According to the sell-side analysts’ estimates, HLX’s target price is $6.1, which, at the current price, yields ~34% upside. During the past 90- days, five Wall-street analysts rated it a “Buy.” One analyst rated it a “Hold,” while one recommended a “Sell.”

Why Do I Keep My Rating Unchanged?

My previous article was relatively conservative about HLX’s outlook. I discussed that the energy market environment gradually improved with increased drilling in the US Gulf of Mexico and international territories. However, the contracts were short-term. Q7000 would be down with low utilization after the maintenance work, while the primary concerns were seasonality and low volume. I wrote:

The backlog of abandonment continues to grow in the Gulf of Mexico and many other international territories. However, the general oversupply in the oilfield service sector and project slowdown in the North Sea can upset its short-term plans.

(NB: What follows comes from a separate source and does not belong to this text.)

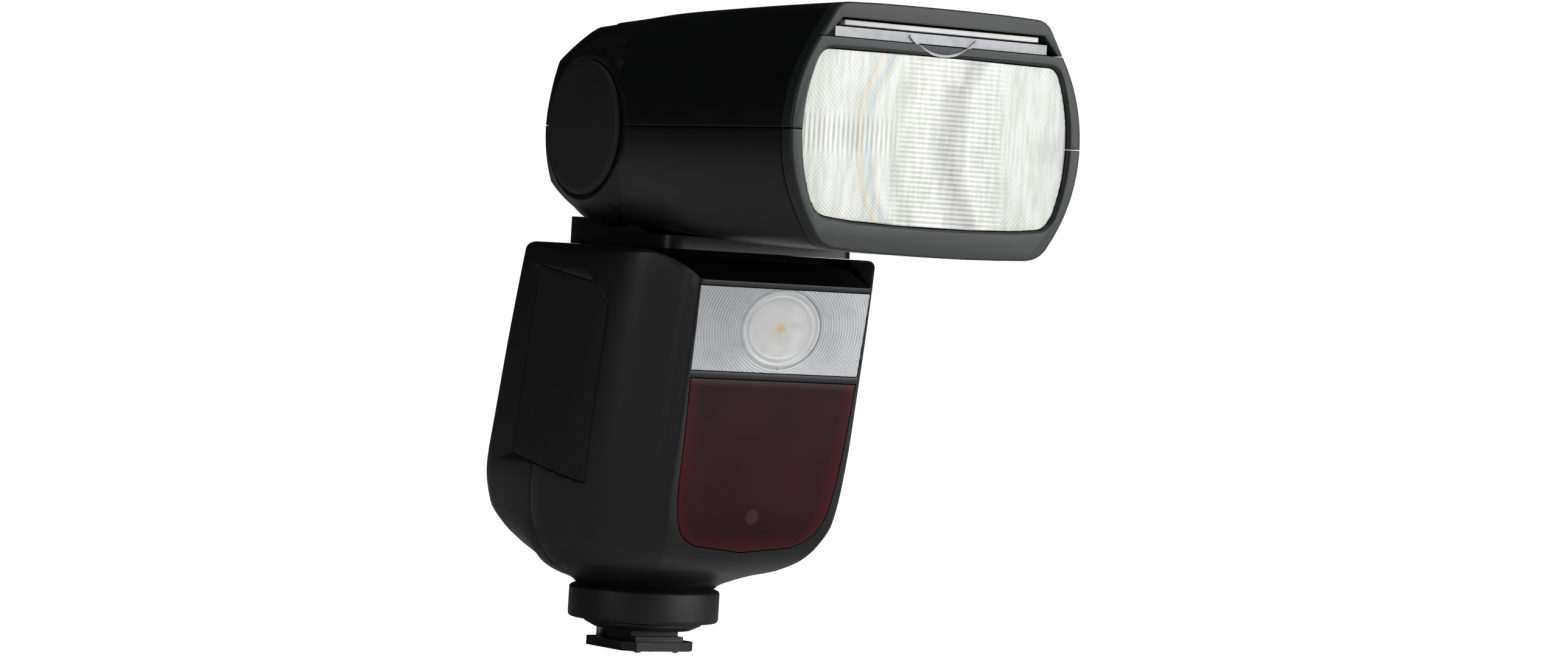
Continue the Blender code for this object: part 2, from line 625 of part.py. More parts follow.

After Q2, the momentum has shifted as the industry activity accelerates. The well intervention rate will improve in 2H 2022. Q7000’s outlook is much brighter with an extended work spectrum in 2023. However, some concerns prevail, including project slowdown in international geographies and maintenance work-related downtime. Relative valuation-wise, the stock is not attractive. So, I kept the rating unchanged with a “hold.”

What’s The Take On HLX?

Total returns

Seeking Alpha

In Q2, Helix’s asset utilization improved sharply versus a quarter ago and is likely to remain strong in Q3, going into 2023. Recently, the company’s Siem Helix 2 entered a two-year extension of its well intervention charter and services contracts with PBR in Brazil. The well intervention rate will also improve in 2H 2022. In the Robotics business, the trenching vessel base is expected to extend significantly in the medium term, which should benefit the company.

Despite the favorable factors, the general oversupply in the oilfield service sector and project slowdown in the North Sea will remain a drag. So, the stock price underperformed the VanEck Vectors Oil Services ETF (OIH) in the past year. I suggest investors hold it for an upside in the medium term.